PETER MCGLONE: At the time they had very ill fitting ponchos that they put over the bird to try and stop them getting their beak near their feathers and it didn't work very well at all.

DOMINIQUE SCHWARTZ: Peter McGlone is the director of the Tasmanian Conservation Trust.

He says the 1995 disaster got conservationists thinking and experimenting. By 2001 they had a penguin jumper pattern they felt would work. They sent out a media release and got back 16,000 jumpers from around the world.

PETER MCGLONE: It was just a stupendous response - probably the most impressive was someone who went to the trouble of knitting the colours of every single one, as it was then, 16 Australian Rules football team jumpers and on the back was the number of the captain of each team which was pretty impressive.

There is just something about penguins I think. They are just comical, cute little birds that people instinctively respond to.

DOMINIQUE SCHWARTZ: The 16,000 jumpers sent to Tasmania are now part of the Tasmanian Government's oil spill response kit.

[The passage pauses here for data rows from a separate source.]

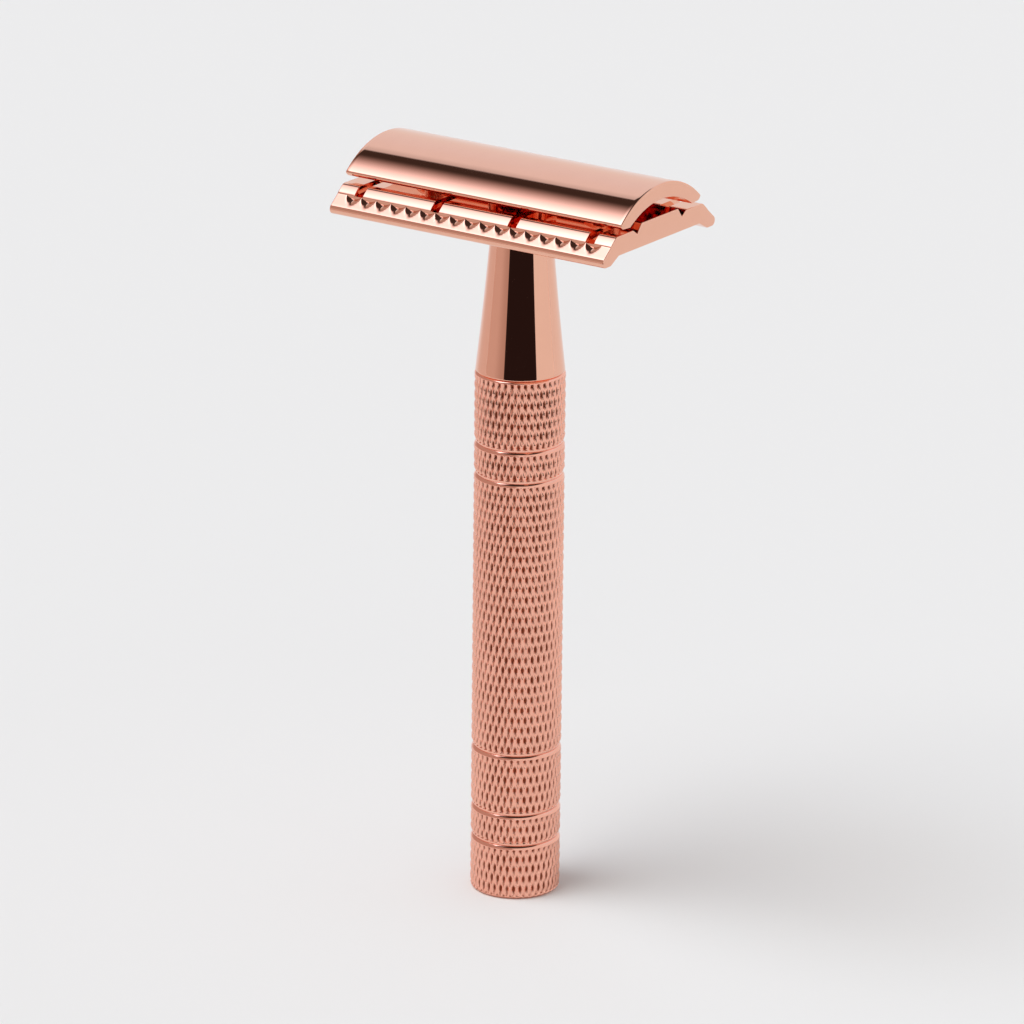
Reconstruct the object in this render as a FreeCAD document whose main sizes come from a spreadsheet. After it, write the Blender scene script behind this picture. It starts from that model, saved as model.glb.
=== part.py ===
"""Three-piece safety razor: a domed cap over a guard plate, on a knurled handle.

Origin at the centre of the handle's foot, +Z up along the handle, X along the head, front towards -Y.
The cap's threaded stud passes through the plate into a tapped bush at the top of the neck.
All lengths are millimetres.
"""
import FreeCAD, Part
import math
import os
import Sketcher

SIZES = {
    # knurled grip tube, its plain bore, and the bands between its turned grooves, from the foot up
    "grip_diameter": 12.0,
    "tube_bore": 8.0,
    "band_foot": 7.5,
    "band_lower_collar": 4.3,
    "band_lower": 8.4,
    "band_main": 38.0,
    "band_upper_collar": 4.3,
    "band_top": 9.8,
    "groove_depth": 0.3,
    "groove_bevel": 0.9,
    "groove_land": 0.45,
    "rim_chamfer": 0.4,
    # polished neck above the grip, with a spigot that fills the top of the tube
    "neck_length": 21.3,
    "neck_shoulder": 0.07,
    "neck_top_diameter": 7.75,
    "neck_flare": 0.11,
    "spigot_length": 9.0,
    # tapped bush in the neck, and the stud that screws into it
    "thread_diameter": 4.8,
    "thread_clearance": 0.07,
    "bush_wall": 0.6,
    "bush_length": 10.0,
    "relief_clearance": 0.3,
    "relief_depth": 2.0,
    "stud_reach": 7.2,
    "stud_socket": 1.1,
    "stud_chamfer": 0.5,
    # plug and ballast inside the tube
    "plug_length": 6.0,
    "plug_recess": 0.3,
    "plug_chamfer": 0.3,
    "rod_clearance": 0.15,
    "rod_chamfer": 0.5,
    # guard plate along the head, and its section from the middle out, each width measured on one side
    "plate_length": 43.1,
    "platform_width": 4.2,
    "vee_inner_width": 0.95,
    "vee_outer_width": 0.95,
    "ridge_width": 3.85,
    "strip_width": 1.25,
    "bar_reach": 1.076,
    "bar_radius": 0.7,
    "bar_face_angle": 39.2,
    "bar_step": 0.06,
    "underside_slope_width": 1.85,
    "ridge_round": 0.35,
    # heights of that section above the plate's flat underside
    "platform_height": 3.18,
    "vee_height": 1.95,
    "ridge_height": 2.6,
    "strip_drop": 1.05,
    "bar_drop": 0.29,
    # lather slots across both ridges, and scallops along both guard bars
    "slot_width": 1.3,
    "slot_count": 4,
    "slot_end_margin": 3.35,
    "scallop_count": 17,
    "scallop_end_margin": 2.7,
    "scallop_diameter": 3.9,
    "scallop_depth": 0.37,
    "scallop_fall": 25.0,
    # holes through the plate
    "stud_hole_clearance": 0.3,
    "pin_clearance": 0.1,
    # cap, set out from the plate's ridges and platform
    "cap_overhang": 0.2,
    "cap_setback": 0.65,
    "cap_foot_width": 0.55,
    "cap_lip_width": 1.5,
    "cap_lip_gap": 0.6,
    "cap_foot_rise": 0.1,
    "cap_edge_rise": 0.65,
    "cap_crown_thickness": 2.1,
    "cap_edge_round": 0.3,
    "cap_foot_round": 0.25,
    "cap_end_round": 0.2,
    "boss_height": 2.27,
    "boss_wall": 2.1,
    # locating pins pressed into the cap
    "pin_diameter": 2.5,
    "pin_end_margin": 7.55,
    "pin_socket": 1.0,
    "pin_recess": 0.6,
    "pin_chamfer": 0.3,
}

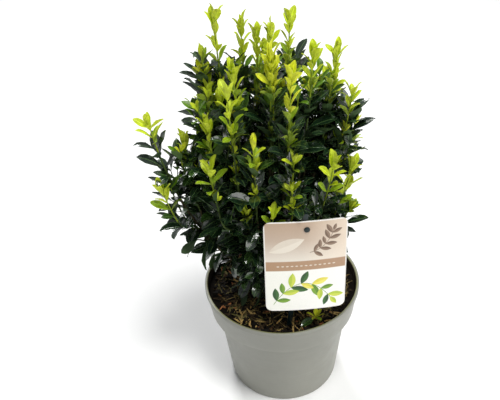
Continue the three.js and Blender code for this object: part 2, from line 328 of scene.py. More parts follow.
def addStudio():
    bm = bmesh.new()
    bmesh.ops.create_circle(bm, cap_ends=True, radius=studio["floorRadius"], segments=96)
    floor = newObject("studioFloor", meshOf(bm, "studioFloor"))
    floor.data.transform(Matrix.Translation((0, 0, -0.1 * mm)))
    floor.data.materials.append(newMaterial("paleFloor", studio["floorColour"], 0.9))

    world = bpy.data.worlds.new("studioWorld")
    world.use_nodes = True
    background = world.node_tree.nodes["Background"]
    background.inputs["Color"].default_value = (*studio["worldColour"], 1)
    background.inputs["Strength"].default_value = studio["worldStrength"]
    bpy.context.scene.world = world

    for name, box in studio["softboxes"].items():
        data = bpy.data.lights.new(name, "AREA")
        data.shape = "SQUARE"
        data.size = box["size"]
        data.energy = box["power"]
        data.color = box["colour"]
        turn = (studio["aim"] - box["place"]).to_track_quat("-Z", "Y").to_matrix().to_4x4()
        newObject(name, data).matrix_world = Matrix.Translation(box["place"]) @ turn
    bpy.context.scene.view_settings.view_transform = "Standard"


# Pot: a thin moulded wall with a deep collar, a lip, a foot ring and drain holes
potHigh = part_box("pot")[1]
potShape = {
    "steps": 128,
    "wall": 1.8 * mm,
    "collar": 35 * mm,
    "lip": 5.5 * mm,
    "rimRadius": potHigh.x,
    "collarTopRadius": 93.6 * mm,
    "collarRadius": 90 * mm,
    "bodyTopRadius": 81.6 * mm,
    "baseRadius": 69.5 * mm,
    "footRingInner": 60 * mm,
    "centrePad": 20 * mm,
    "recess": 3 * mm,
    "floorTop": 5 * mm,
    "softCorners": 0.55 * mm,
    "drains": 6,
    "drainRadius": 4 * mm,
    "drainCircle": 46 * mm,
}
ledgeHeight = potHigh.z - potShape["collar"]


def lerp(first, second, share):
    return first + (second - first) * share


def smooth(low, high, value):
    share = min(1, max(0, (value - low) / (high - low)))
    return share * share * (3 - 2 * share)


def innerRadius(height):
    if height > ledgeHeight + potShape["wall"]:
        share = (height - ledgeHeight) / potShape["collar"]
        return lerp(potShape["collarRadius"], potShape["collarTopRadius"], share) - potShape["wall"]
    share = height / ledgeHeight
    return lerp(potShape["baseRadius"], potShape["bodyTopRadius"], share) - potShape["wall"]


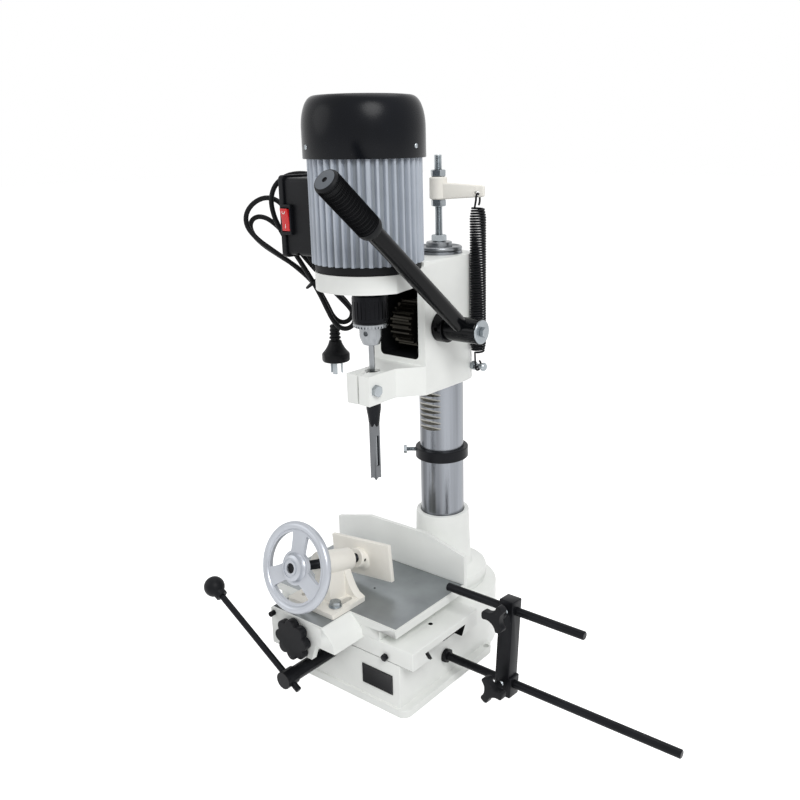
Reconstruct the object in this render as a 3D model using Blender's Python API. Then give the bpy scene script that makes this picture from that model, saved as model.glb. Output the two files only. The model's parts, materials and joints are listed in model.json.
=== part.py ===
"""Benchtop mortiser: an assembly of separate pieces, in metres, +Z up.

X runs right along the fence, Y runs from the operator to the column, and the
origin lies on the column's axis, on the face that rests on the bench.
"""

import math

import bmesh
import bpy
import numpy as np
from mathutils import Matrix, Vector

GAP = 0.0003
OVERRUN = 0.004
ROUND = 28
SMALL_ROUND = 16
TINY_ROUND = 10

# Base casting
FOOT_LEDGE = 0.011
FOOT_FRONT = 0.2025
FOOT_REAR = 0.008
FOOT_THICKNESS = 0.011
FOOT_CORNER = 0.012
FOOT_HOLE_RADIUS = 0.0042
BASE_HALF_WIDTH = 0.083
BASE_FRONT = 0.199
BASE_STEP = 0.071
BASE_TOP = 0.085
BASE_WALL = 0.010
REAR_CENTRE = 0.013
PEDESTAL_FRONT = 0.0625
COLUMN_PAD_RADIUS = 0.040
LOWER_DOVETAIL_FRONT = 0.168
LOWER_DOVETAIL_REAR = 0.092
LOWER_DOVETAIL_SLANT = 0.0075

# Column, socket and what stands on the column
COLUMN_RADIUS = 0.030
COLUMN_TOP = 0.552
COLUMN_FOOT = 0.0895
RACK_MODULE = 0.0025
RACK_BOTTOM = 0.318
RACK_TOP = 0.512
FLANGE_RADIUS = 0.0615
FLANGE_TOP = 0.106
FLANGE_STEP_HEIGHT = 0.006
FLANGE_STEP_DEPTH = 0.002
SLEEVE_RADIUS = 0.037
SLEEVE_FOOT_RADIUS = 0.0395
SOCKET_TOP = 0.190
SOCKET_FLOOR = 0.089
SET_SCREW_RADIUS = 0.003
SET_SCREW_HEIGHT = 0.168
SET_SCREW_ANGLE = math.radians(37.8)
CAP_THICKNESS = 0.005
CAP_RIM = 0.003
STUD_RADIUS = 0.005
STUD_TOP = 0.671
STUD_DEPTH = 0.025
NUT_ACROSS_FLATS = 0.017
NUT_HEIGHT = 0.0085
STUD_NUT_BASE = 0.563
ARM_HUB_BASE = 0.616
ARM_HUB_HEIGHT = 0.028
ARM_HUB_RADIUS = 0.0115
SPRING_X = 0.051
SPRING_Y = 0.015
ARM_TIP_REACH = 0.009
ARM_ROOT_HEIGHT = 0.022
ARM_TIP_HEIGHT = 0.014
ARM_ROOT_WIDTH = 0.016
ARM_TIP_WIDTH = 0.006
HOOK_HOLE_RADIUS = 0.0034

# Depth stop collar
COLLAR_RADIUS = 0.0363
COLLAR_BASE = 0.2685
COLLAR_HEIGHT = 0.015
COLLAR_BOLT_RADIUS = 0.003
COLLAR_BOLT_REACH = 0.050
COLLAR_BOLT_HEAD = 0.0055
COLLAR_BOLT_FLATS = 0.010
COLLAR_BOLT_ANGLE = math.radians(217.8)

# Head casting
HEAD_HALF_WIDTH = 0.042
HEAD_WALL = 0.011
HEAD_FRONT = 0.085
HEAD_BOTTOM = 0.382
HEAD_TOP = 0.548
WINDOW_BOTTOM = 0.426
WINDOW_TOP = 0.518
WINDOW_CORNER = 0.006
SPINDLE_Y = -0.137
PLATE_RADIUS = 0.063
PLATE_BOTTOM = 0.522
PLATE_TOP = 0.543
PLATE_BORE = 0.024
HOLDER_HALF_WIDTH = 0.018
HOLDER_FRONT = 0.164
HOLDER_REAR = 0.115
HOLDER_TOP = 0.419
HOLDER_BORE = 0.0095
HOLDER_SLIT = 0.003
CLAMP_BOLT_Y = -0.1525
CLAMP_BOLT_HEIGHT = 0.400
CLAMP_BOLT_RADIUS = 0.004
CLAMP_BOLT_FLATS = 0.013
CLAMP_BOLT_HEAD = 0.0055
SPRING_BOLT_HEIGHT = 0.400
SPRING_BOLT_RADIUS = 0.0035
SPRING_BOLT_START = 0.0305
SPRING_BOLT_END = 0.062
SPRING_BOLT_HEAD = 0.0035
SPRING_BOLT_FLATS = 0.011
SPRING_NUT = 0.0045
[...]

Here in New Zealand as it turns out the jumpers have not been needed because rescuers were able to clean the little penguins as soon as they were picked up. That hasn't stopped the knitters though.

So Maree Buskey is fitting the jumpers onto life sized stuffed toy penguins, selling them and putting the profit from each jersey into a wildlife fund for the area's birds. She's even had an order from North Pole, the town in Alaska.